Rows from a 3D modeling dataset
--- Begin ---

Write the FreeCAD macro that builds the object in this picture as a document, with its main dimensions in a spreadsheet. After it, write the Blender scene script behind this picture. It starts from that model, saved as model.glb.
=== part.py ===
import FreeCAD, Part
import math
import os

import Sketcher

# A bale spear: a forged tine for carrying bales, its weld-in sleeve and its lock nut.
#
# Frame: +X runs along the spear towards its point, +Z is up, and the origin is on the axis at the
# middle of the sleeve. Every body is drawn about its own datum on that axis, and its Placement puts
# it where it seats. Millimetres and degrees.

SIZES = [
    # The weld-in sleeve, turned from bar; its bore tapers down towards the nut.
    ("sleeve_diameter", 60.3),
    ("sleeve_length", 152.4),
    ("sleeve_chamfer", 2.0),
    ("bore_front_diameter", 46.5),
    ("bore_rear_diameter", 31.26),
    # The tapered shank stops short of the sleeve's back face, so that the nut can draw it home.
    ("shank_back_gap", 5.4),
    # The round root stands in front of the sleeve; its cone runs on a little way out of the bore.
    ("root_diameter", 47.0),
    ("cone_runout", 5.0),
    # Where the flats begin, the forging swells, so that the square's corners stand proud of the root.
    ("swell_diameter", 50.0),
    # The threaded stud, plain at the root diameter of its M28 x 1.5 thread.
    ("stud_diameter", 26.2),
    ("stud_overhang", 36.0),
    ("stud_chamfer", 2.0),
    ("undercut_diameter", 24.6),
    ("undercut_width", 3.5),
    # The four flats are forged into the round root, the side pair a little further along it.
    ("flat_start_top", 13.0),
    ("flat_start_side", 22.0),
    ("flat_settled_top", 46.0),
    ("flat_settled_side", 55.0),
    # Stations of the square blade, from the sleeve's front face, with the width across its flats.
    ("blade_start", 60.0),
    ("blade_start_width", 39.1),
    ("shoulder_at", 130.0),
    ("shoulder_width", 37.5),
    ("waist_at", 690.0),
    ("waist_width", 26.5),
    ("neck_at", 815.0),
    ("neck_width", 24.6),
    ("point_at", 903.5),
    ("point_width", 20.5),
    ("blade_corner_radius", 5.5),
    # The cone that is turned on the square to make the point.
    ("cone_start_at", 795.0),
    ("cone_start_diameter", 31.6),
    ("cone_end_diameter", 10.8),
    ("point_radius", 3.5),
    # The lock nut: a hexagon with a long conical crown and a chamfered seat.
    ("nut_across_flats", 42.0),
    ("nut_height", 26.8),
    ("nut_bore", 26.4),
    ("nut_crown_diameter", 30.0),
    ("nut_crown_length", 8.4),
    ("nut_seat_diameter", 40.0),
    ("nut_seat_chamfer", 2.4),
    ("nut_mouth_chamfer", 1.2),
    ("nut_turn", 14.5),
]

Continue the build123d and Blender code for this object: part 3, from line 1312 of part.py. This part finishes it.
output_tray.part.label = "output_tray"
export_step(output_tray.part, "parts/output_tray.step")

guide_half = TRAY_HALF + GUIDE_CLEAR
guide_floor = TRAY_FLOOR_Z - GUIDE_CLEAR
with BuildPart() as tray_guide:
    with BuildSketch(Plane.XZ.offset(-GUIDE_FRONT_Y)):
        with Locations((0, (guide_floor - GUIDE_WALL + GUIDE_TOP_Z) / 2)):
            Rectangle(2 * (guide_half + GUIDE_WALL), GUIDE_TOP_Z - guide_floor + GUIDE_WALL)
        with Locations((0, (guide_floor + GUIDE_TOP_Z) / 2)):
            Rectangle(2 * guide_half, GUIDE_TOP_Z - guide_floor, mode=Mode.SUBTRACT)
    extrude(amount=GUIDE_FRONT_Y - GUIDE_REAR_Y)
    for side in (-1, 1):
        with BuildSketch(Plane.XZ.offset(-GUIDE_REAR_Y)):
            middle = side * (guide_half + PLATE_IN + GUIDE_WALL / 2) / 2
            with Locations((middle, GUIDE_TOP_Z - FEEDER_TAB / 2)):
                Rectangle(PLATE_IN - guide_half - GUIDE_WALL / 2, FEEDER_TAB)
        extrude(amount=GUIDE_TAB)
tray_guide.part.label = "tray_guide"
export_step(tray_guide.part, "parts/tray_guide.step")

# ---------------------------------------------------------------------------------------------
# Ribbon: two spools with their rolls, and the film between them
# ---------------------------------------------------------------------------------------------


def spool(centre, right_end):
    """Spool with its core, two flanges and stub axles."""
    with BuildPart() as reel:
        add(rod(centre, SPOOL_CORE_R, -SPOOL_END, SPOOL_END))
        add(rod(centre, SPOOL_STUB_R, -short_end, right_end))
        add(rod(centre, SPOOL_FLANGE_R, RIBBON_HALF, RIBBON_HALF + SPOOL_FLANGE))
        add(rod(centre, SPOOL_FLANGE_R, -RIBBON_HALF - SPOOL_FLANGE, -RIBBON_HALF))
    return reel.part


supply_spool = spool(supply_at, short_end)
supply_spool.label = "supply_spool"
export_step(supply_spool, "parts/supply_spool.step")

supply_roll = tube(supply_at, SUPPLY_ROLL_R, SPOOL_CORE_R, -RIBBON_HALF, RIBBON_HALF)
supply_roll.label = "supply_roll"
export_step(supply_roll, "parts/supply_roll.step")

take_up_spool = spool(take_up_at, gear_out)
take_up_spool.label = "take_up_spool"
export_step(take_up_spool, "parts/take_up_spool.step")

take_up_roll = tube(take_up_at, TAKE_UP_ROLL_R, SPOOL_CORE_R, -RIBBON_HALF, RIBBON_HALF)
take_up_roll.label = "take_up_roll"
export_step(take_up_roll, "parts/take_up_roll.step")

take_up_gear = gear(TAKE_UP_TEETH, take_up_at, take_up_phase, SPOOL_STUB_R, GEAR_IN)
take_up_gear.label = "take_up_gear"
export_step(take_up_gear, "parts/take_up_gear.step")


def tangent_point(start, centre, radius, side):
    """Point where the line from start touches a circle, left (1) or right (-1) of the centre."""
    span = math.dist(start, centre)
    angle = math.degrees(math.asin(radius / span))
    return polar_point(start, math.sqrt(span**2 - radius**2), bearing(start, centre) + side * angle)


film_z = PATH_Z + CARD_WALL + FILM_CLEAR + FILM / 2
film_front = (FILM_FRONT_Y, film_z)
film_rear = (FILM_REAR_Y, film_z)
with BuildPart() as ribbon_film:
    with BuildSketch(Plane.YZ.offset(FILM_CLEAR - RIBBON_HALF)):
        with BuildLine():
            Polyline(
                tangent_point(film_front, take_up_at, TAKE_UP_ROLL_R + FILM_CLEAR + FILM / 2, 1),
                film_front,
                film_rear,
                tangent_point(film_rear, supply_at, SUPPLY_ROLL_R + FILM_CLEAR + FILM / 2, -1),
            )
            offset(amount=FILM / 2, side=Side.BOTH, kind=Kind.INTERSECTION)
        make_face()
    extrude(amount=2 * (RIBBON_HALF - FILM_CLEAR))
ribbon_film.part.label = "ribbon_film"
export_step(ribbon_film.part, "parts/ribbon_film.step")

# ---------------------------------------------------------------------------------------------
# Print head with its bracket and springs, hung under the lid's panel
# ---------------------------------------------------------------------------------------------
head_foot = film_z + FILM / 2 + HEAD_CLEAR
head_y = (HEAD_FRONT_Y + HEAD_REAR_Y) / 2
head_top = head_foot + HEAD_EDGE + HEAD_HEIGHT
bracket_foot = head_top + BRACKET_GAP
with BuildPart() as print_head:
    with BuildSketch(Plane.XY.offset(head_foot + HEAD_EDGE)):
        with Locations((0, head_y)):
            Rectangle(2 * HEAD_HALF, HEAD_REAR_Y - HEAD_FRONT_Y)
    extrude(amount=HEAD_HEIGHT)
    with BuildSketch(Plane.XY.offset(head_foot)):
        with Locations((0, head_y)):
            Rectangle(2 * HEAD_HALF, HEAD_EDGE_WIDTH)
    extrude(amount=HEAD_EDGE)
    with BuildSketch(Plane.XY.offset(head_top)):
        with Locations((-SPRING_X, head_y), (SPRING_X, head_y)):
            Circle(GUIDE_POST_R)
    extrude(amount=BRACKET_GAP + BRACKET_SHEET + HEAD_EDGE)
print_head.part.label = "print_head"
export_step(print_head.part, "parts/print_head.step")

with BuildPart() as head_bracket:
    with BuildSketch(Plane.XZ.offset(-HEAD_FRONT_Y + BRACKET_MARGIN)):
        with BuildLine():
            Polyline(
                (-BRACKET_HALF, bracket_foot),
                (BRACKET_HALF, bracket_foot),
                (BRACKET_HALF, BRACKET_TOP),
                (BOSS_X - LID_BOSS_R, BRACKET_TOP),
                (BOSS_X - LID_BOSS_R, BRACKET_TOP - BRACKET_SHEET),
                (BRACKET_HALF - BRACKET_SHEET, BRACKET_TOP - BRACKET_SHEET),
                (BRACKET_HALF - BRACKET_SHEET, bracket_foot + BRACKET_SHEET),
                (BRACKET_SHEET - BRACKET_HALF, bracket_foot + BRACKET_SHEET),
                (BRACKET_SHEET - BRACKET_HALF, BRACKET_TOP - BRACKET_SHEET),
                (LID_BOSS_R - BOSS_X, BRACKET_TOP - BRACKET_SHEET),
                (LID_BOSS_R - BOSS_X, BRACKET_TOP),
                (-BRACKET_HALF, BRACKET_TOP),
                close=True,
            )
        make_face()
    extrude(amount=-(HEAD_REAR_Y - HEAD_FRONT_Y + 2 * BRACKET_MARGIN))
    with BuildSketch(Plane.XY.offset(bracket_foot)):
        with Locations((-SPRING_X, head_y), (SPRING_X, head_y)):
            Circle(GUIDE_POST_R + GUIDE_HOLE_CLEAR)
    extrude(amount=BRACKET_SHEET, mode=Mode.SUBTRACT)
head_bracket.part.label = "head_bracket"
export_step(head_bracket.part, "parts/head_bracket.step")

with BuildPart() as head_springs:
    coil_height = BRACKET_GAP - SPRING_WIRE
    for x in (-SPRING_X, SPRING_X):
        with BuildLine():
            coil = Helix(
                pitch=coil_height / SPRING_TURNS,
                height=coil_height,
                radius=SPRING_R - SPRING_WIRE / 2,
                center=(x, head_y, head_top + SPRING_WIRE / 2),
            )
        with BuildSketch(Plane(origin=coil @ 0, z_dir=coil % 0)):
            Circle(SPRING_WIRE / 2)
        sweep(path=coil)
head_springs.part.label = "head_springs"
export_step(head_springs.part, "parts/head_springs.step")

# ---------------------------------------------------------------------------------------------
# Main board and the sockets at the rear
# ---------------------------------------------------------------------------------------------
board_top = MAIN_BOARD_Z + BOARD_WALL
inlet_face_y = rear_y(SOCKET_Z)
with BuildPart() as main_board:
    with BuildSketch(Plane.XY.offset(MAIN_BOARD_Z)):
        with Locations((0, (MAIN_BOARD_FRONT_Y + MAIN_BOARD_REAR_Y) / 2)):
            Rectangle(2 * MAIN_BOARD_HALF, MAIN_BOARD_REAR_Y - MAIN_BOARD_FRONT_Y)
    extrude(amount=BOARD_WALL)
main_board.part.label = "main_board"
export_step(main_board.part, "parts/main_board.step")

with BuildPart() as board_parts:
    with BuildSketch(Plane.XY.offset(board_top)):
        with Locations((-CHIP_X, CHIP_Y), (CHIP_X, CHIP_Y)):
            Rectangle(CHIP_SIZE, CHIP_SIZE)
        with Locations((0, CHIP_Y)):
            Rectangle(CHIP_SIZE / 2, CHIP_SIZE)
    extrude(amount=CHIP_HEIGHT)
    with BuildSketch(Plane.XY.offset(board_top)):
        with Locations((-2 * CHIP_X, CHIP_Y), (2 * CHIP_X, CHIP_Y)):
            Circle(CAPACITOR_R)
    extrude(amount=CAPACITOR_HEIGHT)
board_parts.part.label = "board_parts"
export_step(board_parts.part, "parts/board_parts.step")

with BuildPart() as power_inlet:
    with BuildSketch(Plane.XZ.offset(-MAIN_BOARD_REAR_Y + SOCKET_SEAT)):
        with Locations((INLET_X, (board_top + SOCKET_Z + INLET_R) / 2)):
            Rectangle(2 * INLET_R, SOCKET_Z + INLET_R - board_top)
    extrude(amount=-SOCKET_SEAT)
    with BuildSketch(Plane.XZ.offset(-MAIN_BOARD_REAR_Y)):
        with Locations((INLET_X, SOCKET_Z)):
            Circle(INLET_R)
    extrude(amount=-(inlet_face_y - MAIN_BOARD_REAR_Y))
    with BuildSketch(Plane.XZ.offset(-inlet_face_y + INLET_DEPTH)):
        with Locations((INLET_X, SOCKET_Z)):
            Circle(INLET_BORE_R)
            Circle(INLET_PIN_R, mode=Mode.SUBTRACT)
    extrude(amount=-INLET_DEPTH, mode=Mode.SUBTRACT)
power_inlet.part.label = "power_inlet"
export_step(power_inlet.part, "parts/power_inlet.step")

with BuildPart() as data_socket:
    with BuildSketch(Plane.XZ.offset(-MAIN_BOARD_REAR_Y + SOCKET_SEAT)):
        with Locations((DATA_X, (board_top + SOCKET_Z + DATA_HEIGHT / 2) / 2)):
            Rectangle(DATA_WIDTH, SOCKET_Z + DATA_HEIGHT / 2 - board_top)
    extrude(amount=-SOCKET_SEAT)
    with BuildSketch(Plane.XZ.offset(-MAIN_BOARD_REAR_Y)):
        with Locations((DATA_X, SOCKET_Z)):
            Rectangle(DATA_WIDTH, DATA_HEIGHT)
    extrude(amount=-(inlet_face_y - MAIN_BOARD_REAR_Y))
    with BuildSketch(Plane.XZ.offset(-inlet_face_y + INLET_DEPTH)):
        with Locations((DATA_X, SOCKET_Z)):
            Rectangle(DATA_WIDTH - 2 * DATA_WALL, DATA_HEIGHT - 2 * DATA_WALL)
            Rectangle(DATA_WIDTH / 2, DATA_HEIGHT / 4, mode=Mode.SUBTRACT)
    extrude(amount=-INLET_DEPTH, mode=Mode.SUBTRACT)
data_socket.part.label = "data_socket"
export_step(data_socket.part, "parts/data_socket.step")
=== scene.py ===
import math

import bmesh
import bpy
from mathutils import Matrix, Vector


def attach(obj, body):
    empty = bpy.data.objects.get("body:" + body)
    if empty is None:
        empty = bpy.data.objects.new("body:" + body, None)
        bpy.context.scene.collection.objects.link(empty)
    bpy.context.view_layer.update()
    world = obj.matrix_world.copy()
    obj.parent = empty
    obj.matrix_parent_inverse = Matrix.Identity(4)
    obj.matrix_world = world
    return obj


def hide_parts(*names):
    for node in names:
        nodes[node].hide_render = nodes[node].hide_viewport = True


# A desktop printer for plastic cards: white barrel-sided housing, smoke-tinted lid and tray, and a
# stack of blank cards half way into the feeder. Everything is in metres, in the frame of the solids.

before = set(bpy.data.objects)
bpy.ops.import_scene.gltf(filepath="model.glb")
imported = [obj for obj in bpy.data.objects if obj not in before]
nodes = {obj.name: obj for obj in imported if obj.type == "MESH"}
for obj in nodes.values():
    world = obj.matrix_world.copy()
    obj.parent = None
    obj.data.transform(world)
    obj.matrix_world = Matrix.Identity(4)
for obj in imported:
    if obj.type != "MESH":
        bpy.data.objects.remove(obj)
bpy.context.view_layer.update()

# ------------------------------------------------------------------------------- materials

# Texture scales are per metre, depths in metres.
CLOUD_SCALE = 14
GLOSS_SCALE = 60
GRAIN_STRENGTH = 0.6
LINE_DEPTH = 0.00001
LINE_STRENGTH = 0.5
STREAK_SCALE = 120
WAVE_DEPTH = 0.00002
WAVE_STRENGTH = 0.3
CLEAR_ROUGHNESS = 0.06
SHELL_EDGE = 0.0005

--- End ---

■ **Short problem**
Quote nothing but the lines that run from the line containing "Circle(INLET_PIN_R, mode=Mode.SUBTRACT)" through the line containing "# stack of blank", keeping both of them word for word.

■ **Expected output**
            Circle(INLET_PIN_R, mode=Mode.SUBTRACT)
    extrude(amount=-INLET_DEPTH, mode=Mode.SUBTRACT)
power_inlet.part.label = "power_inlet"
export_step(power_inlet.part, "parts/power_inlet.step")

with BuildPart() as data_socket:
    with BuildSketch(Plane.XZ.offset(-MAIN_BOARD_REAR_Y + SOCKET_SEAT)):
        with Locations((DATA_X, (board_top + SOCKET_Z + DATA_HEIGHT / 2) / 2)):
            Rectangle(DATA_WIDTH, SOCKET_Z + DATA_HEIGHT / 2 - board_top)
    extrude(amount=-SOCKET_SEAT)
    with BuildSketch(Plane.XZ.offset(-MAIN_BOARD_REAR_Y)):
        with Locations((DATA_X, SOCKET_Z)):
            Rectangle(DATA_WIDTH, DATA_HEIGHT)
    extrude(amount=-(inlet_face_y - MAIN_BOARD_REAR_Y))
    with BuildSketch(Plane.XZ.offset(-inlet_face_y + INLET_DEPTH)):
        with Locations((DATA_X, SOCKET_Z)):
            Rectangle(DATA_WIDTH - 2 * DATA_WALL, DATA_HEIGHT - 2 * DATA_WALL)
            Rectangle(DATA_WIDTH / 2, DATA_HEIGHT / 4, mode=Mode.SUBTRACT)
    extrude(amount=-INLET_DEPTH, mode=Mode.SUBTRACT)
data_socket.part.label = "data_socket"
export_step(data_socket.part, "parts/data_socket.step")
=== scene.py ===
import math

import bmesh
import bpy
from mathutils import Matrix, Vector


def attach(obj, body):
    empty = bpy.data.objects.get("body:" + body)
    if empty is None:
        empty = bpy.data.objects.new("body:" + body, None)
        bpy.context.scene.collection.objects.link(empty)
    bpy.context.view_layer.update()
    world = obj.matrix_world.copy()
    obj.parent = empty
    obj.matrix_parent_inverse = Matrix.Identity(4)
    obj.matrix_world = world
    return obj


def hide_parts(*names):
    for node in names:
        nodes[node].hide_render = nodes[node].hide_viewport = True


# A desktop printer for plastic cards: white barrel-sided housing, smoke-tinted lid and tray, and a
# stack of blank cards half way into the feeder. Everything is in metres, in the frame of the solids.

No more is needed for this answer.